Hugh Jones, Corporal, Fourth
Marine Division
"First you're
fighting for the rest of the guys with you, then the Corps, and then the
country. Naturally, you are fighting for the country first, but you're so loyal
to each other. There's hardly anybody that wouldn't give their life in their company,
for somebody else. They wouldn't hesitate a second."
Jim Johnson, "Tanker," Fourth Marine Division
"[My wife Eileen and I] were married and moved back to California. When I got to the first campaign in the Marshall Islands, I was notified that Eileen was pregnant. I never saw my firstborn until after the campaign at Iwo Jima plus another six months that I had to stay in the Corps."
Charles T. Harton,
Fourth Marine Division
"And then they dropped the [atomic] bomb. Stopped everything. We'd have taken a shellacking if we had landed in Japan. As hard as they fought for places like this and Iwo Jima, to land in their homeland, aww, that would have been something else. Thank God we didn't have to do it."
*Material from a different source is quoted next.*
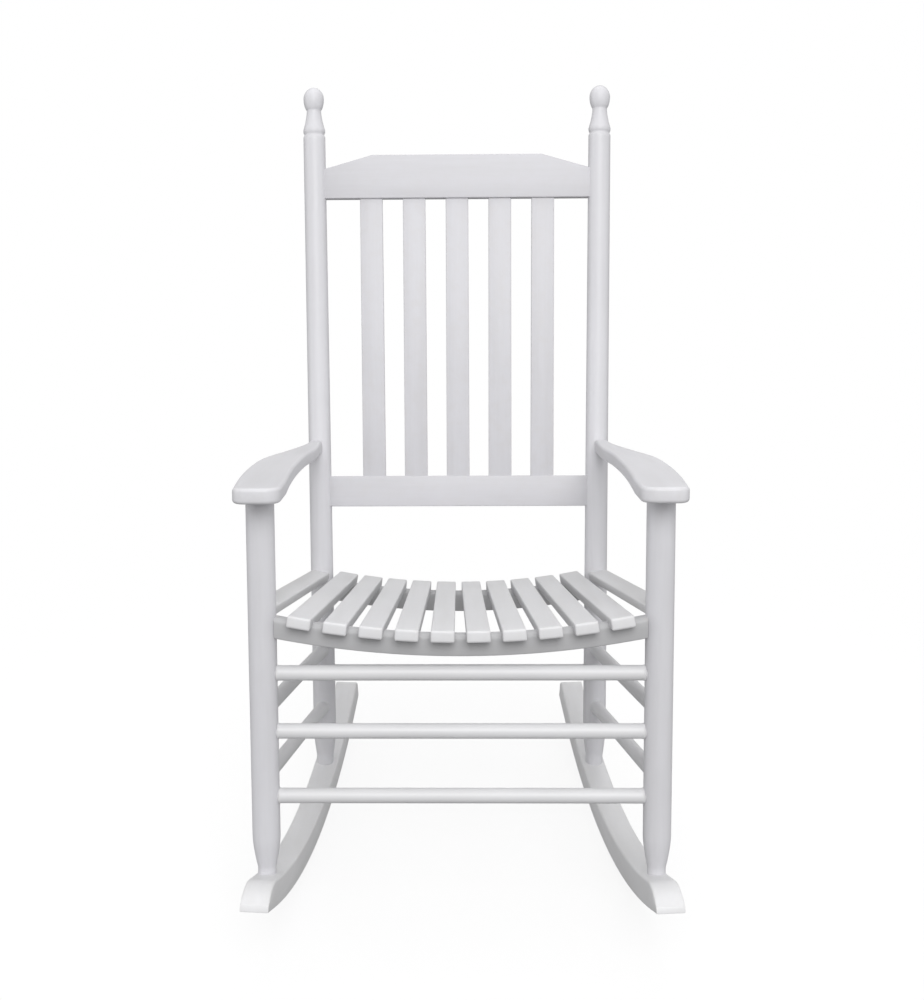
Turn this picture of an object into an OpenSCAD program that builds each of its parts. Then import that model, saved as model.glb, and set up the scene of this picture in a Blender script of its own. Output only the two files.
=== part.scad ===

Anderson Giles, Professor, University of Maine, son of H. A. Giles,
Fourth Marine Division
"Many of these veterans are at the natural end of their life cycle. And literally, many of them came back [to the 50th year commemoration on Iwo Jima] because they see this as the last big journey that they're ever going to do before they die. I mean literally that's the way they see it. This is the last time I'm going to go to the Pacific, this is the last time I'll ever going to have to go back and revisit my youth and touch that time that has occupied so much of my mental capabilities for so long."

Donald Van Inwegen, B-29 Gunner, Army Air Corps
"We're not here to try to rationalize a war. Wars are no good. They don't work. They never will work. But man does this. I don't know how we change it. I pray that we can. I'm not sure that we can though."